I have been able to learn nothing of records which would indicate that any of the early explorers or voyageurs traversed that portion of the Columbia down which we had just come. David Thompson, who is credited with being the first man to travel the Columbia to the sea, although he spent one winter at the foot of Lake Windermere, appears to have made his down-river push-off from Boat Encampment. Mr. Basil G. Hamilton, of Invermere, sends me an authoritative note on this point, based on Thompson’s own journal. From this it appears that the great astronomer-explorer crossed the Rockies by Athabaska Pass and came down to what has since been known by the name of Boat Encampment in March, 1811. Having built himself a hut, he made preparation for a trip down the Columbia, by which he hoped to reach the mouth in advance of either of the Astor parties, and thus be able to lay claim to the whole region traversed in the name of the Northwest Company. He writes: “We first tried to get birch rind wherewith to make our trip to the Pacific Ocean, but without finding any even thick enough to make a dish. So we split out thin boards of cedar wood, about six inches in breadth, and built a canoe twenty-five feet in length and fifty inches in breadth, of the same form as a common canoe. As we had no nails we sewed the boards to each other round the timbers, making use of the fine roots of the pine which we split.”

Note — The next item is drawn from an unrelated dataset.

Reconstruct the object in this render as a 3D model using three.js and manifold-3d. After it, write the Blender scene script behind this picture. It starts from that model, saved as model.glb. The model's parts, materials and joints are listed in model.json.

This ingeniously constructed but precarious craft was finished on the sixteenth of April, and Thompson’s party embarked in it on the seventeenth. Mr. Hamilton doubts if this was the same craft in which they finally reached Astoria. From my own knowledge of what lies between I am very much inclined to agree with him. Certainly no boat of the construction described could have lasted even to the Arrow Lakes without much patching, and if a boat seeming on the lines of the original really reached the Pacific, it must have been many times renewed in the course of the voyage. I shall hardly need to add that Thompson’s remarkable journey, so far as its original object was concerned, was a failure. He reached the mouth of the Columbia well in advance of Astor’s land party, but only to find the New Yorker fur-trader’s expedition by way of Cape Horn and Hawaii already in occupation.
Boat Encampment of to-day is neither picturesque nor interesting; indeed, there are several camp-sites at the Bend that one would choose in preference to that rather damp patch of brush-covered, treeless clearing. All that I found in the way of relics of the past were some huge cedar stumps, almost covered with silt, and the remains of a demolished batteau. I salved a crude oar-lock from the latter to carry as a mascot for my down-river trip. As a mascot it served me very well, everything considered; though it did get me in rather bad once when I tried to use it for an oar-lock.
Before the sparkling jade-green stream of the Columbia had entirely quenched the milky flow of Wood River, the chocolate-brown torrent of Canoe River came pouring in to mess things up anew. The swift northern affluent, greatly swelled by the recent rains, was in flood, and at the moment appeared to be discharging a flow almost if not quite equal to that of the main river. For a considerable distance the waters of the right side of the augmented river retained their rich cinnamon tint, and it was not until a brisk stretch of rapid a mile below the Bend got in its cocktail-shaker action that the two streams became thoroughly blended. Then the former crystalline clearness of the Columbia was a thing of the past. It was still far from being a muddy river. There was still more of green than of brown in its waters, but they were dully translucent where they had been brilliantly transparent. Not until the hundred-mile-long settling-basin of the Arrow Lakes allowed the sediment to deposit did the old emerald-bright sparkle come back again.
A couple of quick rifle shots from the left bank set the echoes ringing just after we had passed Canoe River, and Blackmore turned in to where a man and dog were standing in front of an extremely picturesquely located log cabin. It proved to be a French-Canadian half-breed trapper called Alphonse Edmunds. His interest in us was purely social, and after a five minutes’ yarn we pulled on. Blackmore said the chap lived in Golden, and that to avoid the dreaded run down through Surprise and Kinbasket rapids, he was in the habit of going a couple of hundred miles by the C. P. R. to Kamloops, thence north for a hundred miles or more by the Canadian Northern, thence by packtrain a considerable distance over the divide to the head of Canoe River, and finally down the latter by boat to the Bend, where he did his winter trapping. This was about four times the distance as by the direct route down the Columbia, and probably at least quadrupled time and expense. It threw an illuminative side-light on the way some of the natives regarded the upper half of the Big Bend.
The river was deeper now, but still plugged along at near to the ten-miles-an-hour it had averaged from the foot of Kinbasket Rapids. As the western slopes of the Selkirks were considerably more extensive than the eastern, the drainage to the Columbia from that side was proportionately greater. Cascades and cataracts came tumbling in every few hundred yards, and every mile or two, from one side or the other, a considerable creek would pour down over its spreading boulder “fan.” We landed at twelve-thirty and cooked our lunch on the stove of a perfect beauty of a trapper’s cabin near the mouth of Mica Creek. The trapper had already begun getting in his winter grub, but was away at the moment. The whole place was as clean as a Dutch kitchen. A recent shift of channel by the fickle-minded Mica Creek had undermined almost to the door of this snug little home, and Andy reckoned it would go down river on the next spring rise.